DocSumm is an automated document-summary generator with Mihalcea and Tarau's (2004) TextRank at its core.
TextRank is a graph-based ranking model for text processing based on Google's PageRank algorithm (Brin and Page, 1998).
DocSumm can be used to summarize local text files or articles on the web. DocSumm takes three arguments. The first is the path to the target document or the URL of the target web page. The second is the desired length of the document-summary represented as a percentage of the length of the original document (expressed as a value between 0 and 1). The third is a flag indicating if this is a local text file (-l) or a web page (-w). The fourth is optional and specifies which stemming algorithm to use in the process of normalizing the text in the target document. The options are NLTK's Porter Stemmer (-p), Lancaster Stemmer (-l), Snowball Stemmer (-s), Regex Stemmer (-r), or the WordNet Lemmatizer (-w).

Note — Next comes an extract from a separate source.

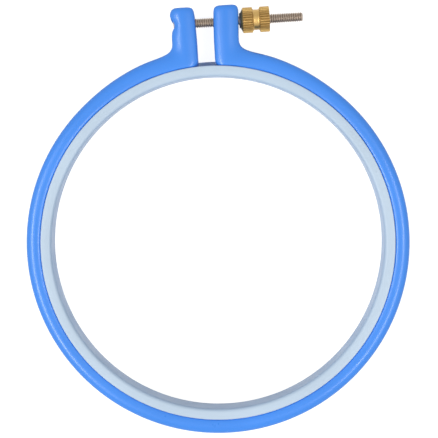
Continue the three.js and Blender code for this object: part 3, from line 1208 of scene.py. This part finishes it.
# %% [markdown]
# ## Floor, light and camera
#
# The hoop lies on a white table under a soft studio light. Two long soft boxes hang over its left
# and right sides, and draw the two bright lines along the blue ring. The floor is a little
# brighter to the camera than the lamps make it, so that it reads as white paper while the shadow
# stays.

# %% Floor and backdrop
FLOOR_SIZE = 6.0
FLOOR_GAP = 0.1 * MM  # so that the floor and the ring's flat back never share a plane
FLOOR_COLOUR = 0.40
FLOOR_LIFT = 0.90  # what the camera sees on top, where 1 is white


def seen_directly(nodes, links):
    """A mask that is 1 for what the camera sees, straight or in a reflection."""
    path = nodes.new("ShaderNodeLightPath")
    total = path.outputs["Is Camera Ray"]
    for name in ("Is Glossy Ray", "Is Transmission Ray"):
        add = nodes.new("ShaderNodeMath")
        add.operation = "MAXIMUM"
        links.new(total, add.inputs[0])
        links.new(path.outputs[name], add.inputs[1])
        total = add.outputs["Value"]
    return total


def make_floor():
    bpy.ops.mesh.primitive_plane_add(size=FLOOR_SIZE, location=(0, 0, back - FLOOR_GAP))
    floor = bpy.context.view_layer.objects.active
    floor.name = "floor"
    material, shader = new_material("floor_paper")
    nodes, links = material.node_tree.nodes, material.node_tree.links
    shader.inputs["Base Color"].default_value = (FLOOR_COLOUR, FLOOR_COLOUR, FLOOR_COLOUR, 1)
    shader.inputs["Roughness"].default_value = 1.0
    shader.inputs["Specular IOR Level"].default_value = 0.0
    shader.inputs["Emission Color"].default_value = (1, 1, 1, 1)
    lift = nodes.new("ShaderNodeMath")
    lift.operation = "MULTIPLY"
    lift.inputs[1].default_value = FLOOR_LIFT
    links.new(seen_directly(nodes, links), lift.inputs[0])
    links.new(lift.outputs["Value"], shader.inputs["Emission Strength"])
    floor.data.materials.append(material)
    print("floor lies", round(FLOOR_GAP / MM, 2), "mm under the ring")


make_floor()

# %% Light
WORLD_LOW = 0.18  # at the horizon
WORLD_HIGH = 0.55  # overhead
WORLD_SEEN = 1.0
BOX_DISTANCE = 1.2


def make_world():
    world = bpy.data.worlds.new("studio")
    bpy.context.scene.world = world
    world.use_nodes = True
    nodes, links = world.node_tree.nodes, world.node_tree.links
    where = nodes.new("ShaderNodeTexCoord")
    split = nodes.new("ShaderNodeSeparateXYZ")
    links.new(where.outputs["Generated"], split.inputs["Vector"])
    light = nodes.new("ShaderNodeMapRange")
    light.inputs["To Min"].default_value = WORLD_LOW
    light.inputs["To Max"].default_value = WORLD_HIGH
    links.new(split.outputs["Z"], light.inputs["Value"])
    strength = nodes.new("ShaderNodeMapRange")
    strength.inputs["To Max"].default_value = WORLD_SEEN
    links.new(light.outputs["Result"], strength.inputs["To Min"])
    links.new(seen_directly(nodes, links), strength.inputs["Value"])
    nodes["Background"].inputs["Color"].default_value = (1, 1, 1, 1)
    links.new(strength.outputs["Result"], nodes["Background"].inputs["Strength"])


def soft_box(name, direction, width, length, power):
    """A soft box that looks at the ring's centre from a direction."""
    light = bpy.data.lights.new(name, "AREA")
    light.shape = "RECTANGLE"
    light.size = width
    light.size_y = length
    light.energy = power
    lamp = bpy.data.objects.new(name, light)
    bpy.context.scene.collection.objects.link(lamp)
    towards = Vector(direction).normalized()
    lamp.location = ring_centre + towards * BOX_DISTANCE
    lamp.rotation_mode = "QUATERNION"
    lamp.rotation_quaternion = towards.to_track_quat("Z", "X")
    print(name, "shines with", power, "W")


make_world()
soft_box("left_box", (-0.55, -0.15, 0.83), width=0.22, length=0.90, power=7.6)
soft_box("right_box", (0.45, -0.20, 0.88), width=0.14, length=0.80, power=5.0)

# %% [markdown]
# The photograph is taken from above the lugs' side of the ring, at arm's length. The camera stands
# there and leans towards the ring. It is rolled a little, because the hoop lies slightly turned.

# %% Camera
IMAGE_SIZE = 438  # pixels, both ways
SCALE = 2.8062 / MM  # pixels for each metre, where the camera aims
CAMERA_ABOVE = 359 * MM  # above the ring's front
CAMERA_ASIDE = (6.9 * MM, 28.4 * MM)  # from the ring's centre
AIM_ASIDE = (1.04 * MM, 9.03 * MM)
OBJECT_TURN = math.radians(3.45)
SENSOR = 36.0  # millimetres, the sensor's width


def make_camera():
    data = bpy.data.cameras.new("camera")
    camera = bpy.data.objects.new("camera", data)
    bpy.context.scene.collection.objects.link(camera)
    bpy.context.scene.camera = camera
    up = Vector((math.sin(OBJECT_TURN), math.cos(OBJECT_TURN), 0))
    centre = Vector((0, ring_y, front))
    target = centre + Vector((*AIM_ASIDE, 0))
    place = centre + Vector((*CAMERA_ASIDE, CAMERA_ABOVE))
    backwards = (place - target).normalized()
    sideways = up.cross(backwards).normalized()
    upwards = backwards.cross(sideways)
    turn = Matrix((sideways, upwards, backwards)).transposed()
    camera.matrix_world = Matrix.Translation(place) @ turn.to_4x4()
    data.sensor_width = SENSOR
    data.lens = SENSOR * (place - target).length * SCALE / IMAGE_SIZE
    data.clip_start = 0.01
    data.clip_end = 20
    print("camera looks from", tuple(place), "with a lens of", round(data.lens, 1), "mm")


make_camera()
bpy.context.scene.view_settings.view_transform = "Standard"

If no stemmer is specified, the Porter stemming algorithm will be applied by default.
For example:
python doc_summ.py ./Document_to_Summarize.txt 0.25 -l -w
python doc_summ.py 'www.nytimes.com/...' 0.25 -w -w
DocSumm saves its automatically generated summaries in the same directory as the target document. Summaries are named Original_File_Name_Summary.txt.
For example:
Document_to_Summarize_Summary.txt
DocSumm works best on documents with a relatively small degree of thematic variation. Therefore, isolating thematically consistent portions of texts which otherwise deal with a wide range of subjects and running DocSumm on these individually will produce summaries that are more informative and structurally more similar to ones that a human might produce. These chunks of text don't need to be short (I've included some relatively long examples which do well), the point is that they ought to be relatively thematically consistent. I'm looking at ways of overcoming the problem of thematic variety within a document, but until then the best approach is probably to split your document up.